Well, now there is an opportunity to get to know her even better. The BFI is at the start of a two-month retrospective of the filmmaker, from her early work in the mid-1950s to her enormously vivacious more recent documentaries. This week in cinemas throughout the UK is the re-release of her fiercely moving 1985 drama Vagabond. And the Liverpool Biennial is to host a new installation by Varda later in July.
That Biennial appearance marks the latest phase of Varda’s career: in her late 70s she reinvented herself as a multimedia artist. Varda, you sense, has never been unduly concerned with restricting herself to one field. She began as a photographer – and a keen eye and snapper’s curiosity about the world and people who live in it animates her work. But she switched to making movies as a young woman, directing in 1955 La Pointe Courte: a drama set in a working-class fishing village whose radical style anticipated the aesthetic earthquake of French New Wave cinema only a couple of years later.
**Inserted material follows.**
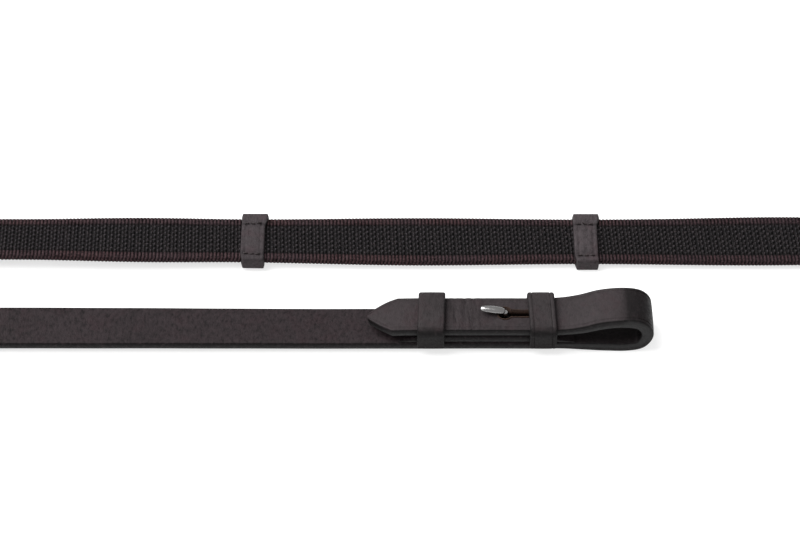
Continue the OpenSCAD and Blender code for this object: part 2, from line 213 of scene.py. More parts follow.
# ---- mesh making
def new_object(name, verts, faces, material, attributes=None, sharp=40):
    """A smooth mesh in metres; attributes are one value for each vertex."""
    mesh = bpy.data.meshes.new(name)
    mesh.from_pydata(verts, [], faces)
    mesh.validate()
    mesh.shade_smooth()
    mesh.materials.append(material)
    for key, values in (attributes or {}).items():
        attribute = mesh.attributes.new(key, "FLOAT", "POINT")
        attribute.data.foreach_set("value", np.asarray(values, np.float32).ravel())
    mesh.set_sharp_from_angle(angle=math.radians(sharp))
    mesh.update()
    obj = bpy.data.objects.new(name, mesh)
    bpy.context.scene.collection.objects.link(obj)
    return obj


def outward(obj):
    """Turns the faces outward, whichever way the piece was laid down."""
    bm = bmesh.new()
    bm.from_mesh(obj.data)
    bmesh.ops.recalc_face_normals(bm, faces=bm.faces)
    bm.to_mesh(obj.data)
    bm.free()


def grid_faces(n, m, ends="cap"):
    """Faces of n closed rings of m points. ends: cap closes both ends, join joins last to first."""
    i, j = np.meshgrid(np.arange(n if ends == "join" else n - 1), np.arange(m), indexing="ij")
    i2, j2 = (i + 1) % n, (j + 1) % m
    faces = list(np.stack([i * m + j, i * m + j2, i2 * m + j2, i2 * m + j], -1).reshape(-1, 4))
    if ends == "cap":
        faces.append(np.arange(m)[::-1])
        faces.append((n - 1) * m + np.arange(m))
    return faces


def skin(name, points, material, attributes=None, ends="cap", sharp=40):
    """A skin over rings of points, as (rings, points, 3) in layout mm, with its faces outward."""
    obj = new_object(name, to_model(points).reshape(-1, 3), grid_faces(*points.shape[:2], ends),
                     material, attributes, sharp)
    outward(obj)
    return obj


def sweep(name, line, u, v, material, attributes, ends="cap", sharp=40):
    """A skin along a line_at() line: u, v are (rings, points) offsets across and up from it."""
    middle, side, up = line
    middle = middle if middle.ndim == 3 else middle[:, None]
    points = middle + u[..., None] * side[:, None] + v[..., None] * up[:, None]
    return skin(name, points, material, attributes, ends, sharp)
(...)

Varda would come to be associated with that seminal film movement, with a set of largely male cohorts that included Francois Truffaut and Jean-Luc Godard (who himself had a film shown at Cannes this year). Cleo from 5 to 7 (1962), her exquisitely controlled and sensitive real-time study of a pop star contemplating her demise, is a New Wave masterpiece. But she’s also too restless and quicksilver a talent to be defined through membership to a single group of filmmakers, however historically significant.